Fe2O3–palygorskite nanoparticles, efficient adsorbates for pesticide removal

Abstract

Recently, magnetic adsorbents have aroused a significant attention because of their excellent adsorption capacity. An Algerian palygorskite/magnetic iron oxide was prepared by chemical co-precipitation and characterized using infrared spectroscopy, X-ray diffraction and X-ray fluorescence. The results prove the formation of a red brick powder, with magnetic character, showing a high percentage of iron oxide on palygorskite. To verify the ability of the magnetic palygorskite for retaining organic pollutants, three different samples were evaluated for the adsorption of the fungicide fenarimol from aqueous samples: sifted palygorskite, purified palygorskite and Fe2O3/palygorskite.
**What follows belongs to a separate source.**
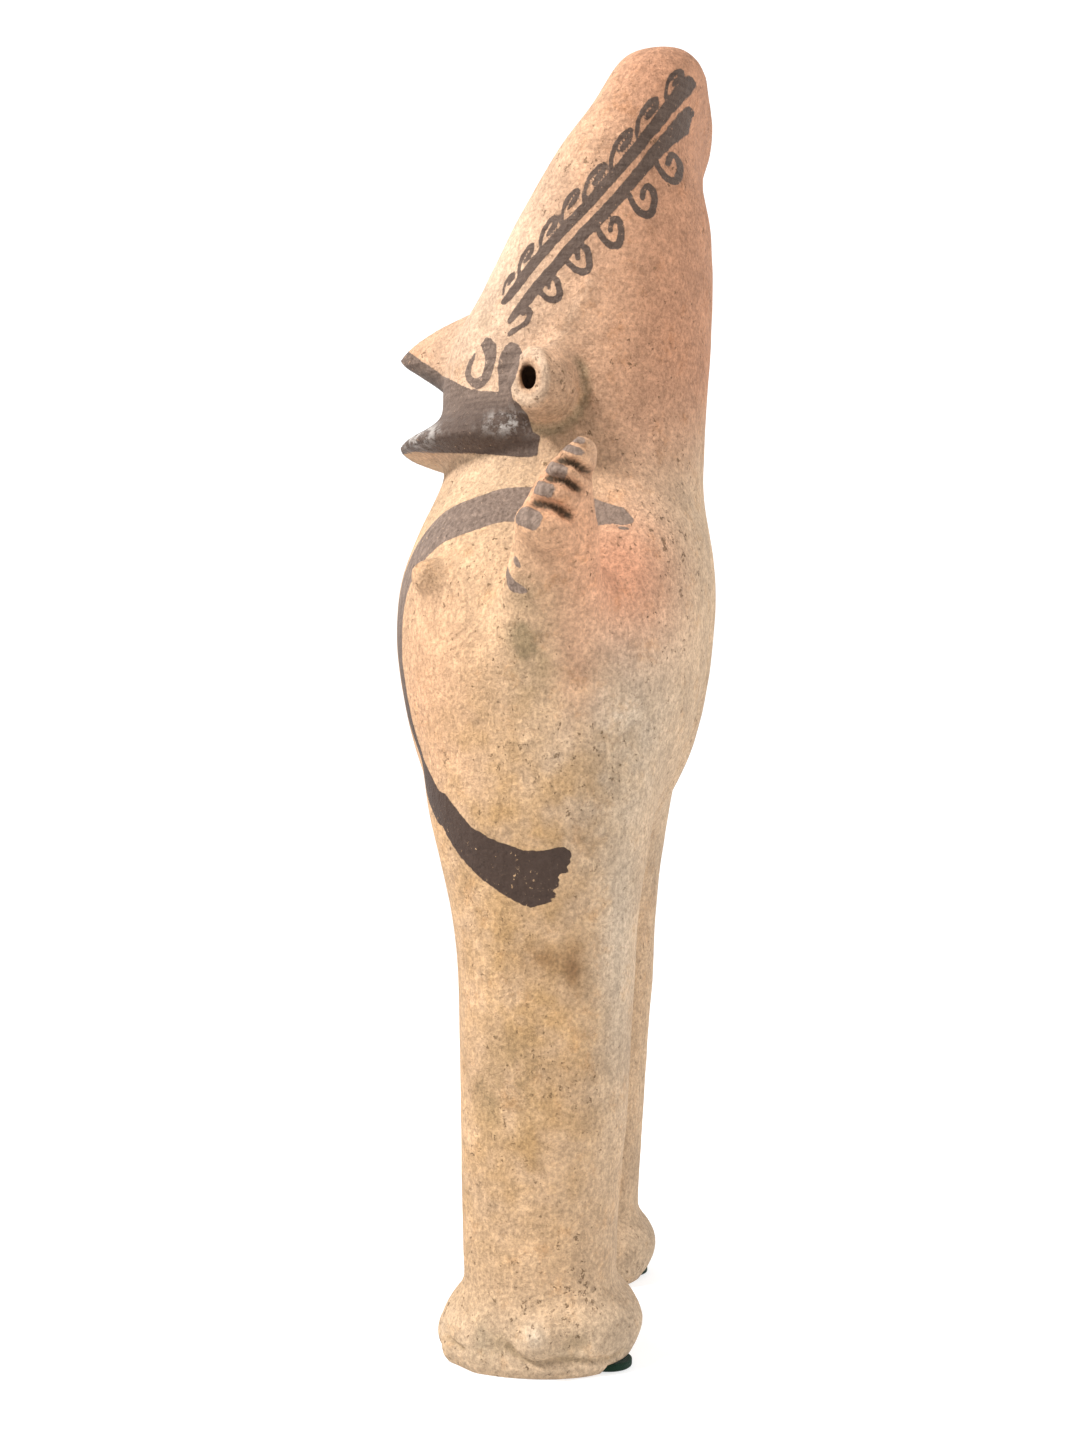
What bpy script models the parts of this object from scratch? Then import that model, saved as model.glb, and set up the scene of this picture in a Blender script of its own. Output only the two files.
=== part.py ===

The effects of different variables were assessed: adsorbent mass, reaction time, initial pesticide concentration and desorption stability. Fenarimol adsorption kinetics followed a pseudo-second order model. The adsorption rates were 11%, 50% and 70%, for sifted, purified and Fe2O3/palygorskite, respectively. Both Langmuir and Freundlich models could be used to describe fenarimol adsorption on sifted and purified palygorskites. However only the Freundlich model could fit the adsorption data on Fe2O3/palygorskite, probably due to the adsorbent heterogeneity. Stability of fenarimol desorption from the three samples, where the fungicide had been previously preadsorbed, showed that the extent of desorbed fenarimol from Fe2O3/palygorskite remained constant along the studied period (15days).